Despite the interest in international investing, Zhang says China Life has much to do in its domestic market. She acknowledges that “COVID-19, continues to cause long-term damage to the global economy, and a full recovery will take years,” but meanwhile, “China has achieved some of the world’s lowest Covid-19 levels, and over the past year, our economy grew at almost 5%, while all the other major economies contracted.” She adds that “as a long-term investor, during the market’s panic-induced selloff, we identified a lot of attractive buying opportunities and invested in a number of high-quality equities.”

Going forward, Zhang says, China Life expects to emphasize three areas. First, they plan to keep on investing in long-term government bonds. Second, real assets, such as infrastructure assets and real estate assets, are particularly attractive under the monetary easing backdrop. “Although real assets account for only a small portion in our current portfolio, the return generation feature is very attractive for long-term investors,” she says. The third focus is “to allocate more to new investment theses, such as technology, healthcare, and elderly care businesses,” she explains, “Technology investments are of increasing interest because lifestyles are likely to change post Covid-19 pandemic. For example, COVID-19 accelerated the shift towards high-speed broadband usage at home. We believe that technology will play an even bigger role than it has in recent years.” Zhang also says, “One out of every five people in developed countries is aged 65 or older. In China, we see the same pattern. To seize the demographic trend, we need to invest in businesses that provide services for the old people.”

Zhang was born and raised in Beijing and went to university there. After graduating, she had two jobs in financial services before joining China Life in 2001. Initially she worked in the strategic planning and risk management departments, and in 2008 she was transferred to the investment management department.

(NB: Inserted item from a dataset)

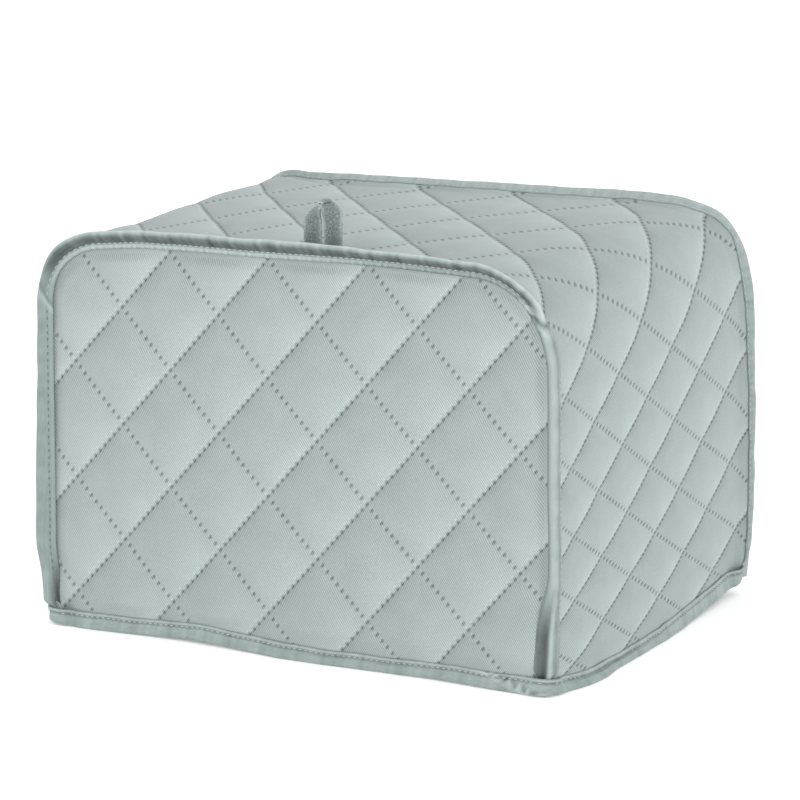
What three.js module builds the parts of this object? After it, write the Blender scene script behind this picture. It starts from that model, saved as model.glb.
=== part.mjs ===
// A quilted toaster cover that stands open on its hem: two D-shaped panels, one gusset strip between
// them, tape bound over the two seams and round the hem, and a hanging loop on top.
// Millimetres, +Z up, the front panel faces -Y, and the origin is on the floor under the middle.

import * as THREE from 'three';

// Size over the seam flanges, before the cloth settles
const WIDTH = 292;
const DEPTH = 222;
const CORNER_HEIGHT = 203;
const CORNER_RADIUS = { front: { left: 36, right: 48 }, back: { left: 28, right: 48 } };

// Cloth, seam allowance and tape
const CLOTH = 2.4;
const PANEL_PUFF = 3.0;
const GUSSET_PUFF = 2.5;
const GUSSET_DOME = 2.5;
const MARGIN = 0.9;
const MARGIN_LENGTH = 10.1;
const MARGIN_BOTTOM = 12;
const TRIM = 0.1;
const TAPE = 0.9;
const FLANGE_LENGTH = 11.5;
const TIP_ROUNDING = 0.95;
const GAP = 0.3;
const FRONT_LEAN = 32;
const BACK_LEAN = 58;
const LEAN_WANDER = 3;
const FLANGE_TAPER = { length: 2.8, bottom: 10, top: 38 };

// Hem binding
const HEM_HEIGHT = 10;
const CLOTH_FOOT = 1.4;
const HEM_LINE = 2.4;
const EAR = { reach: 3.4, start: 9 };

// Quilting: the front's diamonds are 55 wide and 59 tall, the gusset's lie 61 apart from front to back
const PANEL_STITCH = { at: [-96.8, 165], rising: [27.4, 30.6], falling: [27.4, -28.3] };
const BACK_STITCH = { at: [-88, 151], rising: [27.4, 29.4], falling: [27.4, -29.4] };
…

These days, she lives with her husband in Beijing, while their son is a student at college in the United States. In her spare time, she says, “I’m kind of a boring person. I enjoy staying home and reading books or watching movies. Her taste in reading matter is eclectic; it includes novels and weighty nonfiction like “The Other Half of Macroeconomics and the Fate of Globalization,” by Richard Koo, the Chief Economist at the Nomura Research Institute. She recently read “What It Takes: Lessons in the Pursuit of Excellence,” by Steven Schwartzman, the chairman of Blackstone, and finds it inspirational: “He’s a humble person, and he’s achieved very good performance in the private equity area.” She notes that China Life Investment Center “has collaborated with Blackstone in many fronts, so I’m very interested in his career, and I want to learn from his experiences.”

As for other interests, Zhang likes to travel: She’s been to more than 20 countries, including not only a number in Asia but also a half dozen in Europe, and she’s visited a number of cities in the U.S. She’s also been to places where Chinese visitors are not very numerous, like South Africa and Israel. One reason she’s eager for the pandemic to subside: “I would love to continue my travels globally,” she says wistfully.

Meanwhile, she is shepherding China Life’s investment journey. “We always say, ‘For a life insurance company, investment is not a 100-meter race, it’s a marathon.’ We don’t care much whether we could win in the short-term: We aim to win in the long run.”